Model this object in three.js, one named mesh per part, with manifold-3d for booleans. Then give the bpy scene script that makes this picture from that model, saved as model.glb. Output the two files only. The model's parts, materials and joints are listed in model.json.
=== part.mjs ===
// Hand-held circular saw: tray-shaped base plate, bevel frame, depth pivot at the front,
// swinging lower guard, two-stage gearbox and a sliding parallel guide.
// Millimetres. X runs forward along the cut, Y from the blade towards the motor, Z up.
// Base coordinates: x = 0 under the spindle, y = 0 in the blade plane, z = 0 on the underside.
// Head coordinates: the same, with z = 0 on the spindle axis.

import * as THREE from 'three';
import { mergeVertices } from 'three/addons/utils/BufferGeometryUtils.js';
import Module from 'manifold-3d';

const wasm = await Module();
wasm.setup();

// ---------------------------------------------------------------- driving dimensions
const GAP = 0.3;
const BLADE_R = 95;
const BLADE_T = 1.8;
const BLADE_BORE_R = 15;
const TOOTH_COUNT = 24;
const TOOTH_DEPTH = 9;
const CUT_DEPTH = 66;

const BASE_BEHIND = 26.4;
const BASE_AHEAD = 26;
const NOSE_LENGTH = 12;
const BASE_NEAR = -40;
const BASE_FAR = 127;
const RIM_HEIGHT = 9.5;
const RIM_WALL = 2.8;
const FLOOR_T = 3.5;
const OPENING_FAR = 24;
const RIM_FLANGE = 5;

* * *

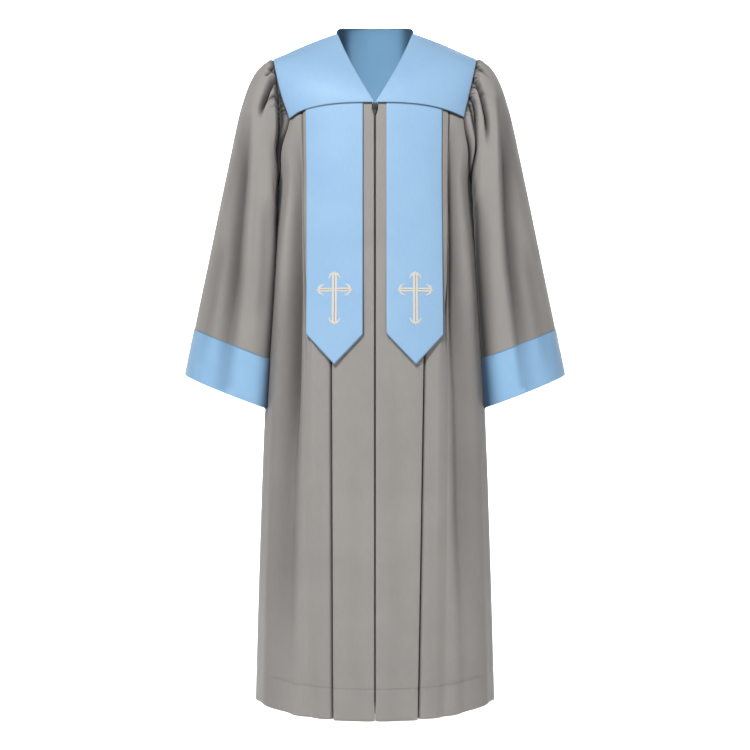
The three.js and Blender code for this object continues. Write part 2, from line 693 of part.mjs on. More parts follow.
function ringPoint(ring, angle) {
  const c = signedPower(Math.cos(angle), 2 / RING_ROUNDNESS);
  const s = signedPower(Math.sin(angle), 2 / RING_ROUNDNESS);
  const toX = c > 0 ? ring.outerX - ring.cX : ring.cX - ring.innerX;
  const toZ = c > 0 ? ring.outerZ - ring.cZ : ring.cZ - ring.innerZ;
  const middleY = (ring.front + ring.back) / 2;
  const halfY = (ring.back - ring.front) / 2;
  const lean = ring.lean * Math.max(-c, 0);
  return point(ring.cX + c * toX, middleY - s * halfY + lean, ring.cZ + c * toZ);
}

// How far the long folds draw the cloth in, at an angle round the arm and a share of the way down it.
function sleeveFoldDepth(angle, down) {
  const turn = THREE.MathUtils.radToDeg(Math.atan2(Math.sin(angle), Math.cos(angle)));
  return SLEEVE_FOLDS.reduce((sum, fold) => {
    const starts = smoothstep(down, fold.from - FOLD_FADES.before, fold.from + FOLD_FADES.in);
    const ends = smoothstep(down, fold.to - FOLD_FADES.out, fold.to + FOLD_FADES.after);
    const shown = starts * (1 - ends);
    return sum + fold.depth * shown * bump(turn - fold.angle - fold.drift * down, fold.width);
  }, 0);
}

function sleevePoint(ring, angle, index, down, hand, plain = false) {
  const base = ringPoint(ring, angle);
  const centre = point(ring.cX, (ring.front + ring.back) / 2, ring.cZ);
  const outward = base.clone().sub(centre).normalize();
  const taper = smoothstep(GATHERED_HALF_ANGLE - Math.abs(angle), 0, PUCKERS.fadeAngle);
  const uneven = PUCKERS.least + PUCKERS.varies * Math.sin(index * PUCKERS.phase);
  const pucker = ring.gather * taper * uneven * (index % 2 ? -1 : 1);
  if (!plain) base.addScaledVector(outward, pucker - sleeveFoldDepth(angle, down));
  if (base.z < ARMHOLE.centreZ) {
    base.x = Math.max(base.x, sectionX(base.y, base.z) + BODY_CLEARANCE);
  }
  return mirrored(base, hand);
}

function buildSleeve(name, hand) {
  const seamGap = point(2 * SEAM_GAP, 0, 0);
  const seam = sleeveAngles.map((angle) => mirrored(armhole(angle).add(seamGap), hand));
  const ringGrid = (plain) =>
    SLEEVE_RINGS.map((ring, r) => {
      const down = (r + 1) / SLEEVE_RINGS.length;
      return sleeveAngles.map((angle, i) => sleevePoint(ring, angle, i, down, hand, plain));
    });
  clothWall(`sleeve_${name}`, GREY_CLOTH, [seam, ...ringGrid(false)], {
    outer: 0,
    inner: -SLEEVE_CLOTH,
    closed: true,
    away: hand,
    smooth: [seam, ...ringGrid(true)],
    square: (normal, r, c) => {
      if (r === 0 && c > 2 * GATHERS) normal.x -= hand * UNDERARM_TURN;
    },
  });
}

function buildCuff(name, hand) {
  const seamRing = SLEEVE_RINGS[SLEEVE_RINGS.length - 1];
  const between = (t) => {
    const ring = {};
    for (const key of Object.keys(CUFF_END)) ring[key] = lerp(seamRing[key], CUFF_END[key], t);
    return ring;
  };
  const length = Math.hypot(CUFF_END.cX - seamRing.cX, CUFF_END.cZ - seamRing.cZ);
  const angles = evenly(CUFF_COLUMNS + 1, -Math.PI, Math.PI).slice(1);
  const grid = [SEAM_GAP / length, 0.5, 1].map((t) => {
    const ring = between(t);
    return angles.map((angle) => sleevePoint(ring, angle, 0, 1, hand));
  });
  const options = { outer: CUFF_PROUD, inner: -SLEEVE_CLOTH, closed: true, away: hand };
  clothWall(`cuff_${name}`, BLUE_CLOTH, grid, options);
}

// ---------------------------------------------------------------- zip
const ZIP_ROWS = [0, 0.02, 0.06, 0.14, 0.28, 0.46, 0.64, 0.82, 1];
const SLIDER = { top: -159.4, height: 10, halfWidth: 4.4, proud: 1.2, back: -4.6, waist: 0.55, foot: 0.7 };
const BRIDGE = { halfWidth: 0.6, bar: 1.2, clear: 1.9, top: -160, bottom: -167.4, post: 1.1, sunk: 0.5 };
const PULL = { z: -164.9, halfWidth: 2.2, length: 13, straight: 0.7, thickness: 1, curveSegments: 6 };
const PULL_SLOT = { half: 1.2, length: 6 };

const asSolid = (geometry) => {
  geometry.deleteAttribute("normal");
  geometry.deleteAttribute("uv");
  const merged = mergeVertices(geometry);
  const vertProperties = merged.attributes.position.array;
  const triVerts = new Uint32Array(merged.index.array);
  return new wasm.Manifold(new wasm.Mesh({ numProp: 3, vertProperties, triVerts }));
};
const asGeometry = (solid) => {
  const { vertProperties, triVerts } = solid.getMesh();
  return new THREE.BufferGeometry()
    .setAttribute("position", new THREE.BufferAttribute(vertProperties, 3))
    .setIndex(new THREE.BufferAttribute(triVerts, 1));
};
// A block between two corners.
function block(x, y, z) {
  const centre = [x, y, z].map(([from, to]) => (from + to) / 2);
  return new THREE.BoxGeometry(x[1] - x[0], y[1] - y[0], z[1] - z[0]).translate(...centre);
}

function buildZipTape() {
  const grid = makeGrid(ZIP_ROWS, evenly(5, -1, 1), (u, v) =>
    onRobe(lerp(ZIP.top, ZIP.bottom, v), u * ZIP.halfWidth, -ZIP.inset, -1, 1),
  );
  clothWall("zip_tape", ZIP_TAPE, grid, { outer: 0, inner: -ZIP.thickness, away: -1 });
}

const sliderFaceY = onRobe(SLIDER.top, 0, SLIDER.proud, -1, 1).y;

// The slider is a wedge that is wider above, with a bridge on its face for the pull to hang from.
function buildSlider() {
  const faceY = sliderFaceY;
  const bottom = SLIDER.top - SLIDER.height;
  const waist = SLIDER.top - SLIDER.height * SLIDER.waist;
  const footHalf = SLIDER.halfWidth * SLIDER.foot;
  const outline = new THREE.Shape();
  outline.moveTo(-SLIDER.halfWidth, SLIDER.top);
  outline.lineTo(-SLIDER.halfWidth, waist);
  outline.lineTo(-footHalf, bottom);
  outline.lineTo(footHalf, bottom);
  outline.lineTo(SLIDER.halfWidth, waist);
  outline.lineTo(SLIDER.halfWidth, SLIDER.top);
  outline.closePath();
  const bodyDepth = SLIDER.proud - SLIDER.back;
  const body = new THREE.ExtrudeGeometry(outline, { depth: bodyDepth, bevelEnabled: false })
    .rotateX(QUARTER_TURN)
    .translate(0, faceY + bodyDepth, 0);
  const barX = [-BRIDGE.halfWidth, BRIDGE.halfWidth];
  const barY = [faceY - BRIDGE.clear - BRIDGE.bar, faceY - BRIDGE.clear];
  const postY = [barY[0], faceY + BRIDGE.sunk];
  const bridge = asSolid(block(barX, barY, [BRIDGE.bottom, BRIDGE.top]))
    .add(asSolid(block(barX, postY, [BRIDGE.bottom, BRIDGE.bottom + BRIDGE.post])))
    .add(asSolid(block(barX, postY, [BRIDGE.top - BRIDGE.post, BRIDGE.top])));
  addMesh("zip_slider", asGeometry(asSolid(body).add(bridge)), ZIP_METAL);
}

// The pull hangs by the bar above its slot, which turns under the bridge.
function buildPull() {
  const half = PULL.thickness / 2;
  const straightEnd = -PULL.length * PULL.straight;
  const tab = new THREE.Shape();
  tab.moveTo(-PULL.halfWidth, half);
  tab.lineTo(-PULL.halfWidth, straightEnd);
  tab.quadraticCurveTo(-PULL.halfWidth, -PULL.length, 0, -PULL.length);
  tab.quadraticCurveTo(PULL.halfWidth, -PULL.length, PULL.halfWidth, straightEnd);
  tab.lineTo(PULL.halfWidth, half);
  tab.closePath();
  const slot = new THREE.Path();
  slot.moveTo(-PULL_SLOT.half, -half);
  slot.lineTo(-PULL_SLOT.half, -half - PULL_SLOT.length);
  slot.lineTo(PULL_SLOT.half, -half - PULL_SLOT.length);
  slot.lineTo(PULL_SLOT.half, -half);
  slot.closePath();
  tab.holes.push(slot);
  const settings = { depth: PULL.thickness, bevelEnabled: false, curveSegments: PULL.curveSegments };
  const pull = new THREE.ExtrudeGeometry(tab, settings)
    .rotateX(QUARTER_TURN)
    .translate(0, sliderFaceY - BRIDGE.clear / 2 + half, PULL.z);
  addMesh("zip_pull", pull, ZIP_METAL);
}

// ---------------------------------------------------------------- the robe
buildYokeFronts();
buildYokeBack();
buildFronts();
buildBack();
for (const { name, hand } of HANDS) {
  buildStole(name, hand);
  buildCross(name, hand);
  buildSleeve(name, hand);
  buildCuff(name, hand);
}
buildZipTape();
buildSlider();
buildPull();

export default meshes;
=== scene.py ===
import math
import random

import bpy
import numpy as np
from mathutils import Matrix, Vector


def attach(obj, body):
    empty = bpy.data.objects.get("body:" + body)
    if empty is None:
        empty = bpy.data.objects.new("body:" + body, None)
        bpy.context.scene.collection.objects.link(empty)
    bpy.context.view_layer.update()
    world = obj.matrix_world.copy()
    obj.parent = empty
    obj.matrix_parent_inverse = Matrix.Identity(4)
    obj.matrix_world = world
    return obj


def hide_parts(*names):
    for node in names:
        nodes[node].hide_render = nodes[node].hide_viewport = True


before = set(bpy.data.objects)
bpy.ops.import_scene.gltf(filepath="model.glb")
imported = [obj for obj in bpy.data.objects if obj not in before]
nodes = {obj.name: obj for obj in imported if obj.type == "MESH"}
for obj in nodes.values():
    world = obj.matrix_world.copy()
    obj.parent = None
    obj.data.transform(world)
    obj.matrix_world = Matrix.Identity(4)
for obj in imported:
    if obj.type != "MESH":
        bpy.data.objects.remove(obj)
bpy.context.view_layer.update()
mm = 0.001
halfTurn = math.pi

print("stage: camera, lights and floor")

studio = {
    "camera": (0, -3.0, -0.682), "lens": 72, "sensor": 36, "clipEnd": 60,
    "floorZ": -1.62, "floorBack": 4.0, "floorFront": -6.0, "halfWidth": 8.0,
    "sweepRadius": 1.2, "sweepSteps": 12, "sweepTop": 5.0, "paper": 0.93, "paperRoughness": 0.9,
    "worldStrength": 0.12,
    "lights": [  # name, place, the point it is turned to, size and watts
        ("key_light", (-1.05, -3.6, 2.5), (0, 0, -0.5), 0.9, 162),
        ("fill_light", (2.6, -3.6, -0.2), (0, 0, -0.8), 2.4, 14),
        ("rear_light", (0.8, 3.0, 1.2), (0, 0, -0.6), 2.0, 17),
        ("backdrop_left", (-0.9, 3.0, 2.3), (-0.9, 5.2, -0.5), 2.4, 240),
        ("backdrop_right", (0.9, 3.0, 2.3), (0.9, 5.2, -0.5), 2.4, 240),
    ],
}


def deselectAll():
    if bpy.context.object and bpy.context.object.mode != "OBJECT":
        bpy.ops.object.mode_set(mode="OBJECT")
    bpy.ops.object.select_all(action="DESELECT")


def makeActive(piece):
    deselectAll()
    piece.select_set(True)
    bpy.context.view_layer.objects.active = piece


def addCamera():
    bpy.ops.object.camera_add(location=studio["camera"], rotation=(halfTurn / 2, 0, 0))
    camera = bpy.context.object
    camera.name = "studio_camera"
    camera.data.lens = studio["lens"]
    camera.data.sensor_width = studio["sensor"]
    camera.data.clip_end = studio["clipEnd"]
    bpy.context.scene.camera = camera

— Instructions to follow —
With the first line being the one containing "tab.holes.push(slot);" and the last line the one containing "for node in", transcribe exactly the lines above that fall in that range.

— Complete answer —
  tab.holes.push(slot);
  const settings = { depth: PULL.thickness, bevelEnabled: false, curveSegments: PULL.curveSegments };
  const pull = new THREE.ExtrudeGeometry(tab, settings)
    .rotateX(QUARTER_TURN)
    .translate(0, sliderFaceY - BRIDGE.clear / 2 + half, PULL.z);
  addMesh("zip_pull", pull, ZIP_METAL);
}

// ---------------------------------------------------------------- the robe
buildYokeFronts();
buildYokeBack();
buildFronts();
buildBack();
for (const { name, hand } of HANDS) {
  buildStole(name, hand);
  buildCross(name, hand);
  buildSleeve(name, hand);
  buildCuff(name, hand);
}
buildZipTape();
buildSlider();
buildPull();

export default meshes;
=== scene.py ===
import math
import random

import bpy
import numpy as np
from mathutils import Matrix, Vector


def attach(obj, body):
    empty = bpy.data.objects.get("body:" + body)
    if empty is None:
        empty = bpy.data.objects.new("body:" + body, None)
        bpy.context.scene.collection.objects.link(empty)
    bpy.context.view_layer.update()
    world = obj.matrix_world.copy()
    obj.parent = empty
    obj.matrix_parent_inverse = Matrix.Identity(4)
    obj.matrix_world = world
    return obj


def hide_parts(*names):
    for node in names:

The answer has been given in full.